In the final analysis, the hawks have nothing to blame for the drop in public support but their own mendacity. If they want to lash out at those responsible for the political mess they now face, they need look no further than the mirror.
Lessons ignored
Support for and opposition to the war took center stage last week, as echoes of Vietnam reverberated through our public discourse.
It was a week that began with the release of thousands of pages of documents from the Vietnam era. It ended with the ugly and acrimonious debate on the floor of the House after Democratic hawk John Murtha dared to opine that maybe we should be getting ourselves untangled from Bush's war.
Representative Jean Schmidt (R-OH) suggested Murtha was a "coward" and speaker of the House Dennis Hastert (R-IL) said he had adopted a "policy of cut-and-run."

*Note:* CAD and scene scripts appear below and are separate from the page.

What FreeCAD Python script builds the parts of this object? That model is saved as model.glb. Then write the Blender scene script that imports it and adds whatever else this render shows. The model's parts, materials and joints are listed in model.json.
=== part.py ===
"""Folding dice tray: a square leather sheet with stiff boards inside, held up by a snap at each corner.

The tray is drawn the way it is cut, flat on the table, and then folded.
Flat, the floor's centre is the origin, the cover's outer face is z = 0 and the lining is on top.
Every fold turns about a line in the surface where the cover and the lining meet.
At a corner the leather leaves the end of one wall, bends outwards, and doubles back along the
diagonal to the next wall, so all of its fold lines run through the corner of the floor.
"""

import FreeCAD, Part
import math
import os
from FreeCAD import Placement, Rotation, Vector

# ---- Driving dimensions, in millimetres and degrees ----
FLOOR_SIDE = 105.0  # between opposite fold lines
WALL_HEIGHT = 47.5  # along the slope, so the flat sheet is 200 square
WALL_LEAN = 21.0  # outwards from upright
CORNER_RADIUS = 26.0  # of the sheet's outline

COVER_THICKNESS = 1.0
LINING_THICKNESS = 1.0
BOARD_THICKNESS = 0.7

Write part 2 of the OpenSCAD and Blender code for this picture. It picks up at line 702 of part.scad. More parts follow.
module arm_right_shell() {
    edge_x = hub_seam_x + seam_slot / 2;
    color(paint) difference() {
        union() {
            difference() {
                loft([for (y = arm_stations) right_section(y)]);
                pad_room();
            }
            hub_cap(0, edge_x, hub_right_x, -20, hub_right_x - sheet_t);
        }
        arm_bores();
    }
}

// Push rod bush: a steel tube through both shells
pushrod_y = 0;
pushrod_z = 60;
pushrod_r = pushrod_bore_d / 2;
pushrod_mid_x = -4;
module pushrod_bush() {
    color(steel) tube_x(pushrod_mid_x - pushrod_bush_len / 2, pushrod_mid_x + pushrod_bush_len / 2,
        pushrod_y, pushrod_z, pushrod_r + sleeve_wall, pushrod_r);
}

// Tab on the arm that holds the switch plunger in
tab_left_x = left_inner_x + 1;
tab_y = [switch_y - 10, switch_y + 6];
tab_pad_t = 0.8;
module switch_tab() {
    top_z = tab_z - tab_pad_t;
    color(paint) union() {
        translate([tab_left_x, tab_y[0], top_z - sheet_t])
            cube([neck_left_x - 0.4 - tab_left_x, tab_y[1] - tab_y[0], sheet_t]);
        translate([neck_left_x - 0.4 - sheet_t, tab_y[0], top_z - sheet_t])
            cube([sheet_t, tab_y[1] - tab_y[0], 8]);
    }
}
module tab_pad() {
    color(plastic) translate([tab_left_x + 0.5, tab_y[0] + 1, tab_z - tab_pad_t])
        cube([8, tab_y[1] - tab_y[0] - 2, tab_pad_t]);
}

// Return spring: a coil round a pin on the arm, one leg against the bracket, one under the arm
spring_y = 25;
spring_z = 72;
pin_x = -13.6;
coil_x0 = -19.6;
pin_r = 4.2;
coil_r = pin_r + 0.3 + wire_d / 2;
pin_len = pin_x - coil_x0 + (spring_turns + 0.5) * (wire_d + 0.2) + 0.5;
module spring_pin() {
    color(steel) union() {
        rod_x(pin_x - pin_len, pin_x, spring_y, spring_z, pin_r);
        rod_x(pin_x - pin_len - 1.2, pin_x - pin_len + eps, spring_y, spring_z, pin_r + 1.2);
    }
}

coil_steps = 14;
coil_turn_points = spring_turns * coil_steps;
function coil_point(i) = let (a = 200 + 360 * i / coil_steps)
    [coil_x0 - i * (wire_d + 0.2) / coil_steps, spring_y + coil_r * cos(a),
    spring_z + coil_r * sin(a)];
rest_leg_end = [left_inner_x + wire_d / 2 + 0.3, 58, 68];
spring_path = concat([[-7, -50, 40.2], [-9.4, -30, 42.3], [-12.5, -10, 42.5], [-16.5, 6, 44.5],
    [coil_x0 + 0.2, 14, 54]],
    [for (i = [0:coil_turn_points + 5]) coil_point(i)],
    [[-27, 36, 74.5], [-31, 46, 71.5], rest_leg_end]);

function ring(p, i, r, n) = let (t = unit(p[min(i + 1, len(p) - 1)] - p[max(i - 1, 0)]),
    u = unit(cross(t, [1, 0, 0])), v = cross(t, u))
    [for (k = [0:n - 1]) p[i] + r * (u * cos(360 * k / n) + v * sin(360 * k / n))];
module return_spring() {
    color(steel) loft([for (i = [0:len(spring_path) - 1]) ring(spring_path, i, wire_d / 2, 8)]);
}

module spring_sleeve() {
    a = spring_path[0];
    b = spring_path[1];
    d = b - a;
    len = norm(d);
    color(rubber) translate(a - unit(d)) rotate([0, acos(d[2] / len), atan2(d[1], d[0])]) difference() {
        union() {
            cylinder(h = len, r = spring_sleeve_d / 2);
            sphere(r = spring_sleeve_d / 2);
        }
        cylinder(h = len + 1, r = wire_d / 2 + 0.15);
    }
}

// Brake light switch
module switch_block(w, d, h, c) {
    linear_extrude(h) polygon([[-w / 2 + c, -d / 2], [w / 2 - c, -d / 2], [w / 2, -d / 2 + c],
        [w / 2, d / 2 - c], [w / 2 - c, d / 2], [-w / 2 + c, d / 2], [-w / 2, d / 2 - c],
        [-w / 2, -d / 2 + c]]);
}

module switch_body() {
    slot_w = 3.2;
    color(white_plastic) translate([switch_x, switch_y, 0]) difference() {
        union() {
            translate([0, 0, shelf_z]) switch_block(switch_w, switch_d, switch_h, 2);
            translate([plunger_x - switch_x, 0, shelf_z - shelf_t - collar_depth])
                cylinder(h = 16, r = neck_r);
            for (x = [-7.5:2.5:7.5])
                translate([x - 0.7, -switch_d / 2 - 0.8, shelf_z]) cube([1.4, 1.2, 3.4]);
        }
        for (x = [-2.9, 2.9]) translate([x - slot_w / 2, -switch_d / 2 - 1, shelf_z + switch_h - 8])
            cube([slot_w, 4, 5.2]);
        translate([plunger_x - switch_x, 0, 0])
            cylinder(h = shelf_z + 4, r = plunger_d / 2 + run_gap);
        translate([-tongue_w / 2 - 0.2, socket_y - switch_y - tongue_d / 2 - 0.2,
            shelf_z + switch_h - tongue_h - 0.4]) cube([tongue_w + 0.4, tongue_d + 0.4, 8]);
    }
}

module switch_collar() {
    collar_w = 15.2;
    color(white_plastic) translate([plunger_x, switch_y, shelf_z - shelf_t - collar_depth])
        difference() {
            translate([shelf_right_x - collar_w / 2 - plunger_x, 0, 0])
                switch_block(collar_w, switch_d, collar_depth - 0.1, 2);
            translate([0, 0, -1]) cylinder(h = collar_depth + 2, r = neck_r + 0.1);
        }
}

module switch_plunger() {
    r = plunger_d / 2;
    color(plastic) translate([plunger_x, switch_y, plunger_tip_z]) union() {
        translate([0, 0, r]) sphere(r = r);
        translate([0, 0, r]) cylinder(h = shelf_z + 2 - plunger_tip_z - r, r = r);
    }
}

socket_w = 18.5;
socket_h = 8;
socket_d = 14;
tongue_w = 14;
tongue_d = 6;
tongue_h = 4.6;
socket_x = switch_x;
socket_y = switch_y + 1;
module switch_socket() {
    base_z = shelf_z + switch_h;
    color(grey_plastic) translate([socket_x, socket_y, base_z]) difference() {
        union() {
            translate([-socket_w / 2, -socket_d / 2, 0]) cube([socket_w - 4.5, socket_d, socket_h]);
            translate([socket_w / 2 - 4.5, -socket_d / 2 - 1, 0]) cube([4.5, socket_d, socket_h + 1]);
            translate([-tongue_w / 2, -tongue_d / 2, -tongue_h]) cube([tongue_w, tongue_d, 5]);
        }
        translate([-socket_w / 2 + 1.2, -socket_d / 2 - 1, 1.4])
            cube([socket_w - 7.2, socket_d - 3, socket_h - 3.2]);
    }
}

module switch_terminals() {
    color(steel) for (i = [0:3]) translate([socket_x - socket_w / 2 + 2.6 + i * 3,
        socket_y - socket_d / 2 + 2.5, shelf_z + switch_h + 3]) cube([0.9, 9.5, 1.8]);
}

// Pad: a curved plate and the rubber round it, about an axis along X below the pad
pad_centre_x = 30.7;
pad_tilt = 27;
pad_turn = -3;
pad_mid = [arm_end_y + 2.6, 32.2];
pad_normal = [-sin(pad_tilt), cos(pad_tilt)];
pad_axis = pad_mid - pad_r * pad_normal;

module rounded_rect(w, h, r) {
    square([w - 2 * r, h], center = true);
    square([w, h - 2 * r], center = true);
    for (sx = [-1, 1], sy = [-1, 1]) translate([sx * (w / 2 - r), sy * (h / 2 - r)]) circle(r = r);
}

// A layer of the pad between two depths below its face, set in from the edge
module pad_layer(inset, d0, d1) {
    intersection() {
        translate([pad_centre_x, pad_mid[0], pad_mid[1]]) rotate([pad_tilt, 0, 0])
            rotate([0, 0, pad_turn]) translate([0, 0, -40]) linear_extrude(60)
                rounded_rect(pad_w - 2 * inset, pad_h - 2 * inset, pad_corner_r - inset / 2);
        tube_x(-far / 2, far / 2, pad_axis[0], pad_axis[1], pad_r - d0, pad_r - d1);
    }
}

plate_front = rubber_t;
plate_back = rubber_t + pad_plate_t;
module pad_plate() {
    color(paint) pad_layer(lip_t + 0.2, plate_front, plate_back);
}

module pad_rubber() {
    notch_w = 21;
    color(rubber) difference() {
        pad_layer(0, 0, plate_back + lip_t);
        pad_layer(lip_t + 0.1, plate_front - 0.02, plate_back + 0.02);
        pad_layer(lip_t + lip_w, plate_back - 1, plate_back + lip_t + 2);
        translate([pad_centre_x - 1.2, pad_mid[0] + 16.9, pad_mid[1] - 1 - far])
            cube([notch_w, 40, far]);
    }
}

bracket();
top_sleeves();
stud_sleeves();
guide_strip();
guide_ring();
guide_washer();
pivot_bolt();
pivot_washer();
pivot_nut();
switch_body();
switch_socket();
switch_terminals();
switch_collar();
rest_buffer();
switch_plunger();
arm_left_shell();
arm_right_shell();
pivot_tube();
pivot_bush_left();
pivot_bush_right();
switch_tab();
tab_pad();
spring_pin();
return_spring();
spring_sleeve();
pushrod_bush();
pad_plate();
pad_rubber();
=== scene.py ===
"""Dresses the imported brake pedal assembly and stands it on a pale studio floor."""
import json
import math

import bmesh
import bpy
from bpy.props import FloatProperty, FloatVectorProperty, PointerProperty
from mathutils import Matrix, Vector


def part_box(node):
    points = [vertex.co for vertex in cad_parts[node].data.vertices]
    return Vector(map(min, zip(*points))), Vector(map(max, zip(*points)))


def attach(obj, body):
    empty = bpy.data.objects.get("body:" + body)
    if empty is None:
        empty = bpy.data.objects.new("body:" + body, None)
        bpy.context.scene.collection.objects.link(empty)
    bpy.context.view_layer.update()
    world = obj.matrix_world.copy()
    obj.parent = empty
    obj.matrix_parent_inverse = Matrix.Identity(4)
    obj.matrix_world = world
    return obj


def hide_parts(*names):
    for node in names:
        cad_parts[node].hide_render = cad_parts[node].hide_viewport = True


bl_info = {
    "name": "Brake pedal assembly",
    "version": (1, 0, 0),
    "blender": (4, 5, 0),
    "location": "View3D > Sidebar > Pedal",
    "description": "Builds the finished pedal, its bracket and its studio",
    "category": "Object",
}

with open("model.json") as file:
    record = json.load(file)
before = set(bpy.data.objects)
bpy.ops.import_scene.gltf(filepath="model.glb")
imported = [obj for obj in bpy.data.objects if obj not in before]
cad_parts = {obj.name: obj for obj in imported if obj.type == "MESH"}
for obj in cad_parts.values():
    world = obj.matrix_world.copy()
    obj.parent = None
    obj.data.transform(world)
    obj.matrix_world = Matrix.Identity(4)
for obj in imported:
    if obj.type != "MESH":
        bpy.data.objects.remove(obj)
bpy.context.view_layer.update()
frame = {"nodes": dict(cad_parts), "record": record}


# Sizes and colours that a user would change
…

Again and again during the "debate" -- if you could call it that -- war supporters stood and said they had learned the "lesson of Vietnam," and then proved that they had done anything but.
The Wall Street Journaleditorialized what the hawks took away from that earlier, sad epoch of American militarism: "There are many lessons of the Vietnam War," they wrote, "but two of the biggest are these: Don't fight wars you don't intend to win, and while American troops can't be defeated, American politicians can be."
The real lesson from Vietnam should have been that the age of innocence -- the era when Americans would believe whatever their government told them uncritically -- is over. Vietnam showed that eventually the stickers and bunting and patriotic slogans will give way to the stark reality that an unnecessary war is just that.
There's no excuse for denying that reality, because if there's one obvious difference between Iraq and Vietnam, it's that the authors of the current quagmire had the history of the previous one to guide them.